Snapshot 4’s biggest design curveball concerns Minecraft peaceful mode mobs. Traditionally, peaceful worlds let you avoid hostile threats entirely, reshaping survival into a relaxed building sandbox. Now, when you step through a Nether portal, you can encounter Hoglins, Piglins and Sulfur Cubes even on peaceful difficulty. This does not turn the Nether into a full combat zone, but it does change how builders and explorers plan their trips. Piglins and Hoglins are central to bartering and food strategies, and their presence in peaceful mode opens up new resource routes that previously required higher difficulties. For players who love designing Nether hubs or sulfur-themed bases without constant danger, this blend of ambient life and reduced hostility is a big win. It also hints that Mojang wants peaceful to feel like a complete experience, not merely a stripped-down, enemy-free variant of standard survival.
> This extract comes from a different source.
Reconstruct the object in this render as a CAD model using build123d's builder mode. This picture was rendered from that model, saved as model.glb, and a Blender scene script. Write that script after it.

What Snapshot 4 Tells Us About the Road to 26.2

Taken together, these tweaks suggest that the full 26.2 release will lean heavily into polishing the Chaos Cubed sulfur biome while rounding out long-term systems like localization and difficulty behavior. The sulfur caves changes show Mojang is iterating on visual identity and traversal, not just dropping a new biome and calling it done. The language additions underline a commitment to accessibility, and the peaceful-mode Nether adjustments show a willingness to rethink long-standing assumptions about how each difficulty should play. Snapshot players should try this build if they care about world-building in unusual biomes, rely on peaceful mode for creative survival projects, or want to help stress-test new Minecraft features before launch. The more feedback Mojang gets now on sulfur cave navigation, peaceful Nether mobs and language coverage, the more refined the final 26.2 experience is likely to feel.